Would you quote the material below from its first line through the line containing "return (PIN_CIRCLE *", exactly and with both ends included?

[MATERIAL PROVIDED]:

-----

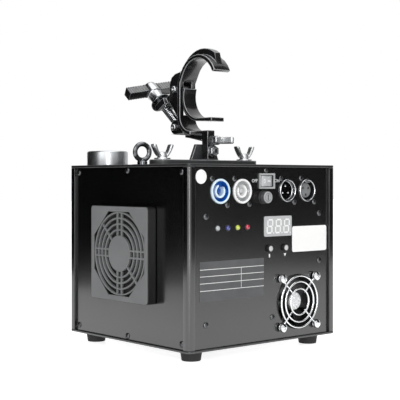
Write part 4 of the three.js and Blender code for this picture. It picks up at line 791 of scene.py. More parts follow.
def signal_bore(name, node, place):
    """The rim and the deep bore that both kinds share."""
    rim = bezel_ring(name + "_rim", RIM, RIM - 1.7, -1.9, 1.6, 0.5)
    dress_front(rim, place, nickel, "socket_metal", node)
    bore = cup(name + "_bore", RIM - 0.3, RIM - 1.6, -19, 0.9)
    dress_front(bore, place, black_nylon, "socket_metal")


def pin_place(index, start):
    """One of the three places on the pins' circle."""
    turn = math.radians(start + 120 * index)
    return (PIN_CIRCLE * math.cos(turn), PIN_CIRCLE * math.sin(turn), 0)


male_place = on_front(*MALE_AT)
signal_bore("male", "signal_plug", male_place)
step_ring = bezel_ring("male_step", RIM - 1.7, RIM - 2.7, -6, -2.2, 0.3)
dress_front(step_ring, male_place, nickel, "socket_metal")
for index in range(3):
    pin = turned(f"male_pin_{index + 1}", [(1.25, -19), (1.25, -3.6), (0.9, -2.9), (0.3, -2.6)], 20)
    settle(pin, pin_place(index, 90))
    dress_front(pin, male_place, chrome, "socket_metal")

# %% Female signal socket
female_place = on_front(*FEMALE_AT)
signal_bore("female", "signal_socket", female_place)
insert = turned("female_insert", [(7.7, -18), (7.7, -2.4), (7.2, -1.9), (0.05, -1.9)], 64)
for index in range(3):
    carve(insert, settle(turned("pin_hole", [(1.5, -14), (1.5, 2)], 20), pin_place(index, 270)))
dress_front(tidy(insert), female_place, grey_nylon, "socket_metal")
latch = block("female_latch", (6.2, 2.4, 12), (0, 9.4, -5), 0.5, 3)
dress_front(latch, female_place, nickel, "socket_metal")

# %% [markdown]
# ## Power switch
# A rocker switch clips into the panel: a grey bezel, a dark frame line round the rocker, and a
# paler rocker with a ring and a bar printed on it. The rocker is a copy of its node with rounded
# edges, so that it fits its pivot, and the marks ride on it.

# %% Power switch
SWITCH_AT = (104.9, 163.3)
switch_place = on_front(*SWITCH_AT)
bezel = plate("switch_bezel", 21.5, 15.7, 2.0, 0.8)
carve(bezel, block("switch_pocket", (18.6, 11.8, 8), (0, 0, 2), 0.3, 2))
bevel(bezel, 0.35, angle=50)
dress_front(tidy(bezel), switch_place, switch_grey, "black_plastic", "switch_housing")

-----

[EXERCISE SOLUTION]:
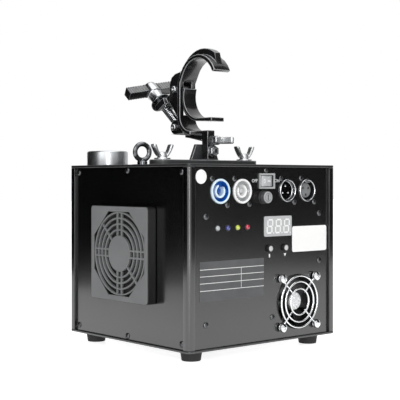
Write part 4 of the three.js and Blender code for this picture. It picks up at line 791 of scene.py. More parts follow.
def signal_bore(name, node, place):
    """The rim and the deep bore that both kinds share."""
    rim = bezel_ring(name + "_rim", RIM, RIM - 1.7, -1.9, 1.6, 0.5)
    dress_front(rim, place, nickel, "socket_metal", node)
    bore = cup(name + "_bore", RIM - 0.3, RIM - 1.6, -19, 0.9)
    dress_front(bore, place, black_nylon, "socket_metal")


def pin_place(index, start):
    """One of the three places on the pins' circle."""
    turn = math.radians(start + 120 * index)
    return (PIN_CIRCLE * math.cos(turn), PIN_CIRCLE * math.sin(turn), 0)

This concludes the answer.